Avec l'aimable autorisation des éditions Matériologiques, je reproduis ici la contribution que j'avais écrite sous ce titre pour le recueil Qu'est-ce que la science pour vous ?, paru il y a quelques mois.
Réflexion faite, je me dis que j'aurais tout aussi bien pu – voire, que cela aurait été un choix plus judicieux – écrire quelque chose de plus politique, tel que : « La science, outil d'émancipation » (Marc Silberstein, si tu me lis et si un jour j'ai droit à un deuxième tour, tu as remarqué que je prends d'ores et déjà mon ticket). En particulier, j'aurais dit quelques mots de cette détestation de la science qui semble être devenu le nec plus ultra de l'anticapitalisme (des imbéciles, pour paraphraser August Bebel). J'aurais sans doute aussi évoqué l'absurdité de l'accusation devenue récurrente dans les milieux de gauche de « scientisme » pour disqualifier une position, et encore le fait que le rationalisme (c'est-à-dire le matérialisme) est le terreau en dehors duquel ne peuvent pousser que des fruits pourris.
Bon, mais ce qui est fait est fait, et ce qui n'a pas été écrit reste un projet. Voici donc mon petit chapitre :
Le cardeur scientifique
Remarquer un fil qui dépasse ; un nœud dans la pelote. Tirer un peu dessus, éprouver sa résistance. Y jeter un œil, les deux, dessus, dessous. Se demander si d’autres l’ont repéré. Rassembler ses souvenirs, relire un chapitre, un article, de ça, de là. L’examiner de plus près. Se convaincre qu’en voulant le dénouer, certains l’ont resserré. Ranger la pelote dans un coin, y revenir de temps à autre. Tirailler sur le fil, encore et encore. Et, un jour, relever le gant.
Collecter la matière première, un peu au hasard. Se griser d’accéder, d’une pression de l’index, à presque tout le savoir du monde. Rager qu’il demeure une propriété à l’accès monnayé. Survoler les textes les uns après les autres, se jeter sur le suivant sans avoir terminé le précédent, comme un enfant au pied d’un sapin bien garni.
En écarter, un peu, beaucoup. Explorer une jungle inconnue afin de débusquer sa loi. Baliser les arbres remarquables, prélever des échantillons. Ouvrir de nouvelles pistes, étendre la zone de la prospection. Là où les octets ne pénètrent plus, recourir aux bibliothèques. Contempler le dédale des rayonnages, des livres, des pages, des mots. Ressentir le vertige et frissonner devant l’immensité d’un inconnu à portée de neurone.

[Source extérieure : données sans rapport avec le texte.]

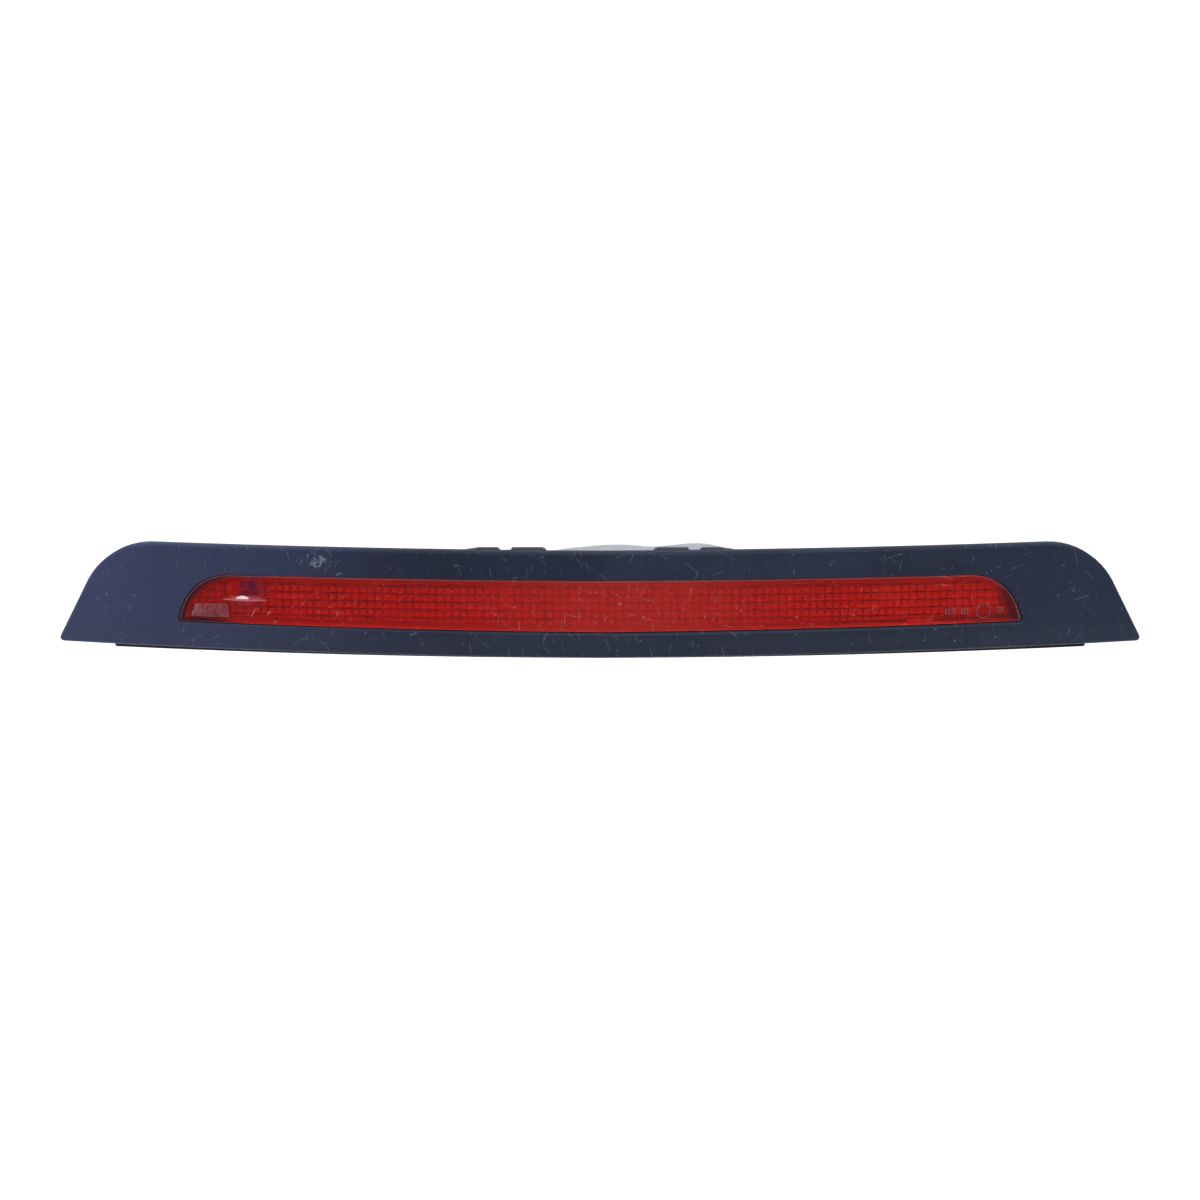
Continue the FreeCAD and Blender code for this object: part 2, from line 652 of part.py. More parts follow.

Se faire limier. Rouvrir une affaire classée dont les acteurs se sont tus à jamais. Dépoussiérer les comptes rendus d’interrogatoire des ethnologues. Disséquer les rapports de police scientifique des archéologues. Tout repasser au peigne fin. Imaginer les témoins, les paysages, les scènes, les protagonistes. Écarter les détails sans valeur, déceler ceux qui font sens. S’irriter des lacunes. Se désespérer des contradictions. Recouper. Soupeser. Recouper à nouveau. Se forger peu à peu une opinion, entre doute nécessaire et raisonnables certitudes.
Chercher l’ordre dans le désordre. Y penser en s’endormant, y penser en se réveillant. En faisant du vélo, en rêvassant à autre chose. Abandonner si rien ne vient, pour une semaine, un mois, un an. Y revenir.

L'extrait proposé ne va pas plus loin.